The 6-step martech audit process (overview)
- Inventory all tools and owners
- Measure usage and adoption
- Calculate true cost and overlap
- Run an integration and data quality check
- Score and prioritize using ROI and risk criteria
- Create an action plan and governance rules
Step 1 — Create a single-source inventory
Start with a centralized spreadsheet or your configuration management database. Every audit begins with a complete list.
Inventory fields (use these columns)
- Platform name (vendor + product)
- Primary owner (team and person)
- Business use case (email, ads, analytics, ABM, creative ops)
- Contract start/end and renewal date
- Monthly/annual fee
- Number of seats / active users
- Integrations (connected systems and integration type: API, connector, SFTP)
- Data assets (tables, events, customer IDs)
- Last used (date and by whom)
- Business value (revenue attribution, cost savings, productivity)
- Retention risk (vendor lock-in, custom code)
Tip: enforce one row per product instance.
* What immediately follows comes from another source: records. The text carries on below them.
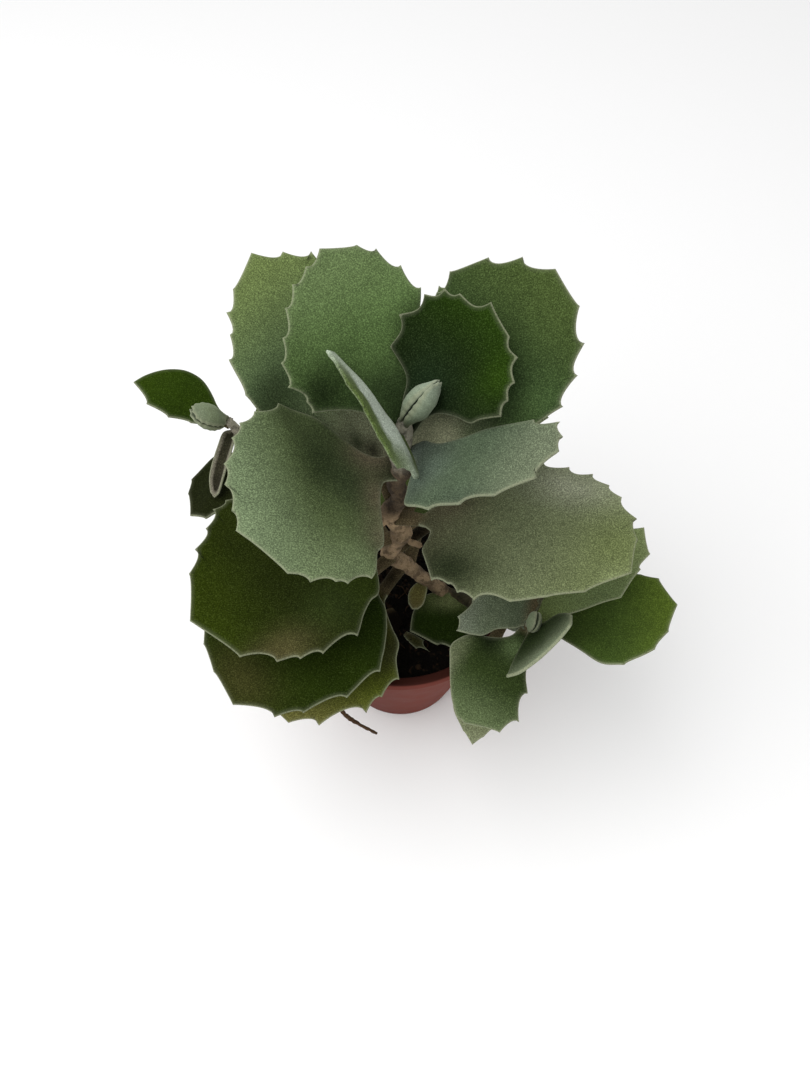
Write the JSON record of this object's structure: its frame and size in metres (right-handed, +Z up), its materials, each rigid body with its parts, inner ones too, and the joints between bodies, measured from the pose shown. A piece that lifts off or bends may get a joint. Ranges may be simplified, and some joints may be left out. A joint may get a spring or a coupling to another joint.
{
  "type": "potted kalanchoe",
  "caption": "Felt-leaved shrubby succulent with broad toothed leaves on a bare leaning stem, standing in a small round nursery pot of soil.",
  "frame": {"origin": "middle of the pot's flat underside", "axes": "+Z up along the pot's axis, -Y the front that faces the picture's camera, +X to the right in it"},
  "size_m": [0.19, 0.1251, 0.1973],
  "materials": {
    "pot": "thin moulded terracotta-coloured plastic, soft sheen, darker red at the rim",
    "soil": null,
    "stem": "semi-woody pinkish-brown stem under a fine felt, matt",
    "leaf": "thick succulent leaf under a fine grey felt, green, with a thin pale line of felt along the margin",
    "young_leaf": "young leaf under dense pale grey felt",
    "dry": "dry brown leaf and stalk, matt"
  },
  "bodies": {
    "root": {"pot": "pot", "soil": "soil", "stem": "stem", "leaf_crown_right": "leaf", "leaf_crown_spear": "leaf", "leaf_back_left": "leaf", "leaf_right_upper": "leaf", "leaf_left_broad": "leaf", "leaf_back_right": "leaf", "leaf_back_left_outer": "leaf", "leaf_right_broad": "leaf", "leaf_left_lower": "leaf", "leaf_back_right_lower": "leaf", "leaf_left_bottom": "leaf", "leaf_left_lowest": "leaf", "leaf_right_shoot_back": "leaf", "leaf_right_shoot_front": "leaf", "leaf_right_shoot_far": "leaf", "leaf_right_shoot_inner": "leaf", "leaf_right_shoot_under": "leaf", "leaf_right_shoot_boat": "leaf", "leaf_left_shoot_side": "leaf", "leaf_left_shoot_boat": "leaf", "leaf_left_shoot_under": "leaf", "leaf_left_shoot_back": "leaf", "leaf_rear_right": "leaf", "leaf_rear_middle": "leaf", "leaf_rear_left": "leaf", "leaf_soil_front": "leaf", "leaf_soil_round": "leaf", "bud_crown_front": "young_leaf", "bud_crown_back": "young_leaf", "bud_left_shoot_lower": "young_leaf", "bud_left_shoot_upper": "young_leaf", "bud_right_shoot_front": "young_leaf", "bud_right_shoot_back": "young_leaf", "fallen_leaf": "leaf", "withered_leaf": "dry", "dead_stalk": "dry"}
  },
  "joints": []
}
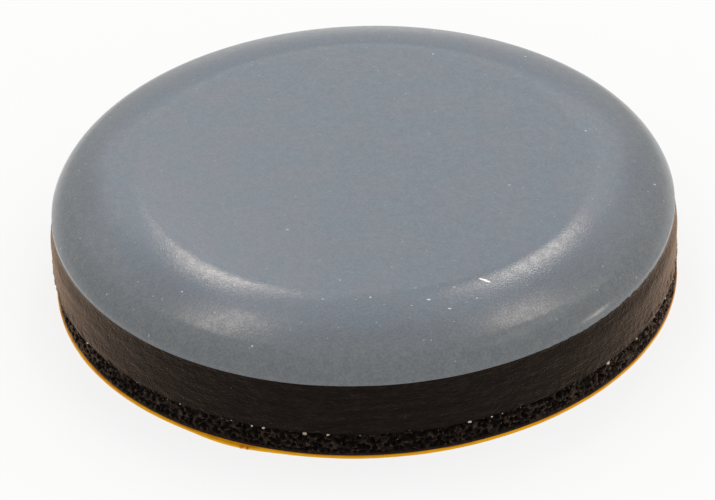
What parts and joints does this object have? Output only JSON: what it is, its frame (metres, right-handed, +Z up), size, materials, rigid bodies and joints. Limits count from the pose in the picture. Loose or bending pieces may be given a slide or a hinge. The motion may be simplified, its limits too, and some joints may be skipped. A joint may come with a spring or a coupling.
{
  "type": "furniture glide",
  "caption": "Round self-adhesive furniture glide: a low-friction domed cap with a flat sole on a rubber core, foam tape and release film.",
  "frame": {"origin": "centre of the release film's underside, which lies on the surface the glide stands on", "axes": "+Z up the axis of symmetry and out through the sole of the cap; X and Y lie in the film's underside"},
  "size_m": [0.0252, 0.0252, 0.005],
  "materials": {
    "cap_fluoropolymer": "satin moulded blue-grey fluoropolymer with fine handling marks",
    "core_rubber": "matt black rubber with a die-cut side",
    "tape_foam": "black open-cell foam, cut edge",
    "liner_film": "amber release film, smooth"
  },
  "bodies": {
    "root": {"glide_cap": "cap_fluoropolymer", "rubber_core": "core_rubber", "foam_tape": "tape_foam", "release_liner": "liner_film"}
  },
  "joints": []
}
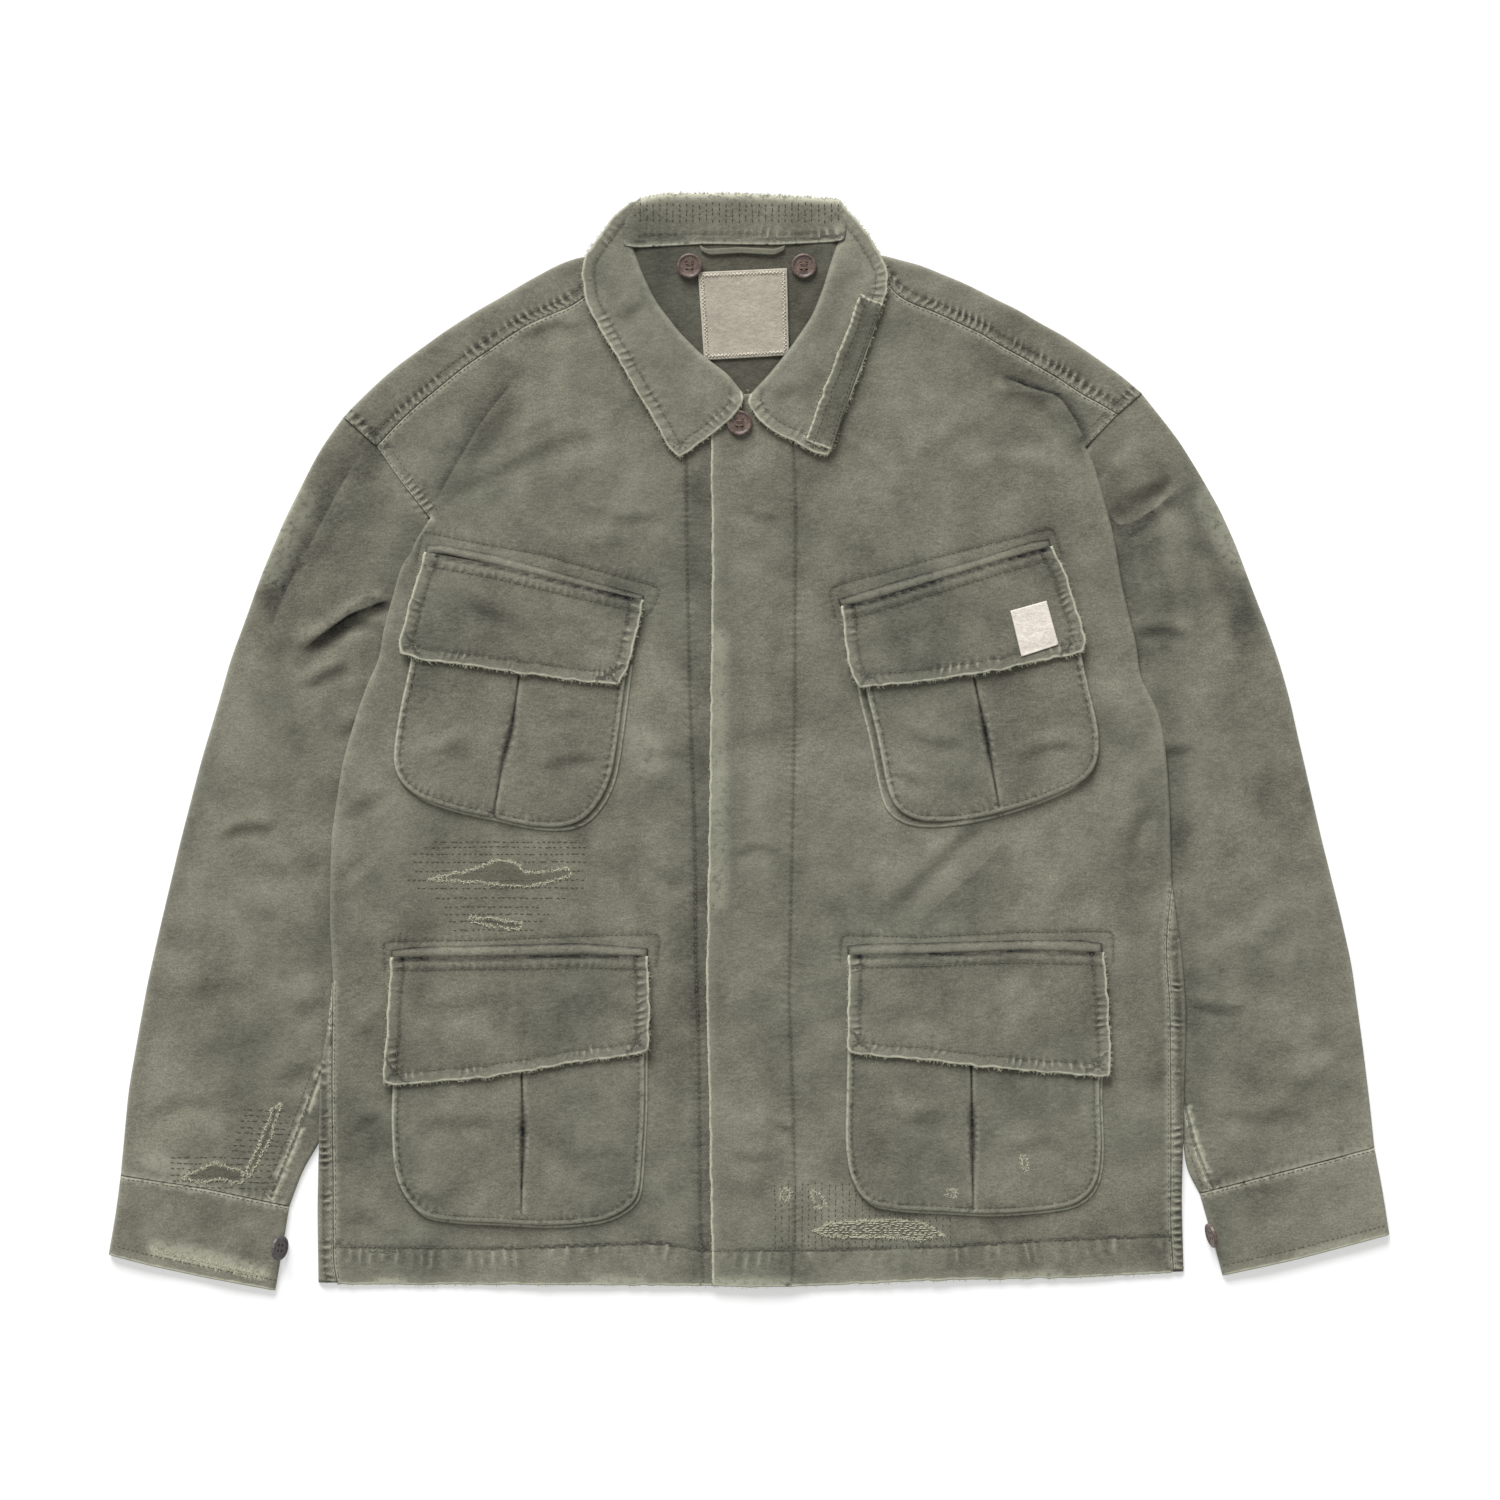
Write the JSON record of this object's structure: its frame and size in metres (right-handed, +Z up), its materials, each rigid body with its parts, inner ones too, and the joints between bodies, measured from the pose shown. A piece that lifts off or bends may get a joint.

If you have two separate Hub instances for regions, list them separately.
Step 2 — Measure platform adoption and usage
Adoption is the primary signal of whether a tool pulls its weight. Use system logs, single sign-on (SSO) reports, seat usage, and output metrics (emails sent, campaigns run, experiments launched).
Key adoption checks
- SSO logins in the last 90 days — low or zero is a red flag
- Active campaigns / assets created in the last 6 months
- Number of integrations actually synchronized vs listed in inventory
- Business owner confirmation — does the team still rely on it?
Step 3 — Calculate the true cost of each tool (not just the invoice)
To make smart decisions, compute total cost of ownership (TCO) per tool using a 12-month horizon. Use this formula:
TCO = Subscription cost + Integration & maintenance + Admin & training + Overlap cost + Opportunity cost
How to estimate each component
- Subscription cost: Annualized fee or pro-rated monthly fee.
- Integration & maintenance: Developer hours per month * fully loaded hourly rate. Include middleware fees.
- Admin & training: Hours by marketing ops / CRM admins * rate + external training one-offs.
- Overlap cost: Portion of this tool that duplicates others. Estimate by % of features overlapping * subscription cost.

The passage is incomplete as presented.